# Transfert Ipod vers Itunes



## cathyz750 (21 Février 2009)

Bonjour à tous,

Je possède un IPOD Classic 80 g que j'utilise via Itunes sur mon PC portable fonctionnant sous windows XP. Suite à un dysfonctionnement sur mon disque dur, j'ai du réinstaller windows Xp et j'ai perdu l'ensemble des mes fichiers et programmes...

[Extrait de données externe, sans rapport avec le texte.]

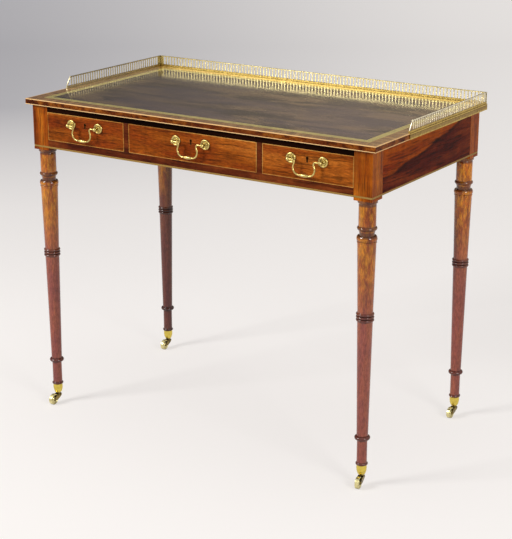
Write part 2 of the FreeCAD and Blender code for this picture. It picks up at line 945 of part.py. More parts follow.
def caster_fork(name):
    """Fork with its swivel stem, and the axle pin riveted through it."""
    x, y = corners[name]
    neck = rod(fork_neck_radius, fork_neck_height, vec(x, y, fork_neck_bottom), Z_AXIS)
    stem_start = vec(x, y, fork_neck_bottom)
    stem = rod(swivel_radius, swivel_top - fork_neck_bottom, stem_start, Z_AXIS)
    head_start = vec(x, y, swivel_top - swivel_head_height)
    head = rod(swivel_head_radius, swivel_head_height, head_start, Z_AXIS)
    inner = wheel_width / 2 + wheel_play
    outer = inner + arm_thickness
    root_y = (y - arm_root_depth / 2, y + arm_root_depth / 2)
    crown = box(around(x, 2 * outer), root_y, (fork_neck_bottom - arm_root_height, fork_neck_bottom))
    wheel_start = vec(x - inner, y - wheel_trail, wheel_radius)
    wheel_room = rod(wheel_radius + wheel_play, 2 * inner, wheel_start, X_AXIS)
    arms = [fork_arm(x, y, (x + side * inner, x + side * outer)) for side in sides.values()]
    fork = joined([neck, stem, head, crown.cut(wheel_room)] + arms)
    axle_start = vec(x - outer - axle_head_height, y - wheel_trail, wheel_radius)
    axle = rod(axle_radius, 2 * (outer + axle_head_height), axle_start, X_AXIS)
    head_step = X_AXIS * (2 * outer + axle_head_height)
    heads = [
        rod(axle_head_radius, axle_head_height, axle_start, X_AXIS),
        rod(axle_head_radius, axle_head_height, axle_start + head_step, X_AXIS),
    ]
    axle = joined([axle] + heads)
    return [swivelled(fork.cut(axle), name), swivelled(axle, name)]


def caster_wheel(name):
    """Brass wheel with a rounded tread and dished faces."""
    x, y = corners[name]
    half = wheel_width / 2
    bore = axle_radius + axle_gap
    rim_inner = wheel_radius - wheel_rim_width
    web = half - wheel_dish
    edge_bulge = wheel_edge_round * (1 - math.cos(math.pi / 4))
    points = [
        (bore, -half, None),
        (wheel_hub_radius, -half, None),
        (wheel_hub_radius + wheel_dish, -web, None),
        (rim_inner - wheel_dish, -web, None),
        (rim_inner, -half, None),
        (wheel_radius - wheel_edge_round, -half, None),
        (wheel_radius, wheel_edge_round - half, -edge_bulge),
        (wheel_radius, half - wheel_edge_round, None),
        (wheel_radius - wheel_edge_round, half, -edge_bulge),
        (rim_inner, half, None),
        (rim_inner - wheel_dish, web, None),
        (wheel_hub_radius + wheel_dish, web, None),
        (wheel_hub_radius, half, None),
        (bore, half, None),
    ]
    wheel = turned(points, vec(x, y - wheel_trail, wheel_radius), X_AXIS)
    return swivelled(wheel, name)


# Assembly

def nodes():
    """Every piece by name, as one solid or a list of solids."""
    pieces = {
        "top_board": top_board(),
        "leather_inset": leather_inset(),
        "top_edge_lines": top_edge_lines(),
        "gallery_rear": gallery_rear(),
        "gallery_left": gallery_side(-1),
        "gallery_right": gallery_side(1),
        "gallery_edge_strip": gallery_edge_strip(),
        "gallery_pins": gallery_pins(),
        "apron_back": apron_back(),
        "front_top_rail": front_top_rail(),
        "front_bottom_rail": front_bottom_rail(),
        "drawer_dividers": drawer_dividers(),
        "frieze_base_line": base_line_ring(),
        "drawer_runners": drawer_runners(),
        "drawer_guides": drawer_guides(),
        "drawer_kickers": drawer_kickers(),
        "drawer_stops": drawer_stops(),
        "top_screws": top_screws(),
        "caster_cups": [caster_cup(name) for name in corners],
    }
    for side in sides:
        pieces["apron_" + side] = apron_side(side)
    for name in corners:
        pieces["leg_" + name] = leg(name)
        pieces["caster_fork_" + name] = caster_fork(name)
        pieces["caster_wheel_" + name] = caster_wheel(name)
    for name in drawers:
        pieces["drawer_front_" + name] = drawer_front(name)
        pieces["drawer_stringing_" + name] = drawer_stringing(name)
        pieces["drawer_sides_" + name] = drawer_sides(name)
        pieces["drawer_back_" + name] = drawer_back(name)
        pieces["drawer_bottom_" + name] = drawer_bottom(name)
        pieces["handle_mounts_" + name] = handle_mounts(name)
        pieces["handle_bail_" + name] = bail(name)
        pieces["lock_" + name] = [lock_case(name), keyhole_line_ring(name)]
        pieces["lock_bolt_" + name] = lock_bolt(name)
    return pieces


def save(name, shapes):
    """Write one STEP file, and print its solids and volume."""
    solids = []
    for shape in shapes if isinstance(shapes, list) else [shapes]:
        solids += shape.Solids
    compound = Part.makeCompound(solids) if len(solids) > 1 else solids[0]
    compound.exportStep(os.path.join("parts", name + ".step"))
    state = "valid" if compound.isValid() else "NOT VALID"
    print(f"{name}: {len(solids)} solids, {compound.Volume:.0f} mm3, {state}")


os.makedirs("parts", exist_ok=True)
for node_name, node_shapes in nodes().items():
    save(node_name, node_shapes)
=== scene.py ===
"""Looks of the writing table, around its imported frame. Metres, +Z up, the drawers face -Y."""

import math

import bmesh
import bpy
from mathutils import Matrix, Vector


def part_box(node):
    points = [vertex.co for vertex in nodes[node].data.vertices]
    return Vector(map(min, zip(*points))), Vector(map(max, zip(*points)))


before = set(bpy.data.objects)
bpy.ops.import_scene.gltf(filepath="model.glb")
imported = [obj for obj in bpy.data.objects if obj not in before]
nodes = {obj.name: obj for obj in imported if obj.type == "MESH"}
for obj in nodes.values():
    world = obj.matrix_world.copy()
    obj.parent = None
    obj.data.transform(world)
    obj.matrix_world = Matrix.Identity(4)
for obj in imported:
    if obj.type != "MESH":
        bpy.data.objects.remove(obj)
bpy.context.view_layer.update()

mm = 0.001
full_turn = 2 * math.pi

# Camera, fitted to the corners, feet and rings of the table in the photograph
camera_place = Vector((1.7867, -2.7280, 1.3841))
camera_yaw = 0.578
camera_pitch = 0.308
camera_focal_pixels = 1484.5
camera_reach = 50.0
photo_height_pixels = 539
sensor_side = 36.0

# Arrises. A hand-finished arris is a small round, and each kind of piece has its own.
weld_reach = 0.002 * mm
flat_angle = math.radians(0.3)
arris_angle = math.radians(34)
arris_steps = 2
wood_arris = 0.5 * mm
inlaid_arris = 0.15 * mm
line_arris = 0.6 * mm
lining_arris = 0.8 * mm
gallery_arris = 0.3 * mm
brass_arris = 0.25 * mm
leather_arris = 0.3 * mm

# Figure of the woods, in cycles per metre along and across the grain
sway_cycles = (4.0, 7.0)
cloud_cycles = (9.0, 20.0)
streak_cycles = (12.0, 240.0)
fibre_cycles = (45.0, 1200.0)
pore_cycles = (170.0, 2400.0)
ripple_cycles = (70.0, 16.0)
dash_cycles = (70.0, 420.0)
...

Est-il possible de transférer le contenu actuel de mon IPOD sur le nouvel Itunes que je vais installer sur mon ordinateur ? Car j'ai perdu tous mes fichiers musicaux.

Merci de votre aide


----------



## DeepDark (21 Février 2009)

Oui, avec Yamipod.


----------



## cathyz750 (21 Février 2009)

Peux-tu préciser ce qu'est Yamipod ? (pour les non-initiées comme moi...)


----------



## DeepDark (21 Février 2009)

cathyz750 a dit:


> Peux-tu préciser ce qu'est Yamipod ? (pour les non-initiées comme moi...)


Un logiciel, je ne m'étend pas sur le sujet parce que c'est un sujet abordé souvent et dont tu trouveras plus de précisions sans d'autres fils


----------



## cathyz750 (21 Février 2009)

OK merci


----------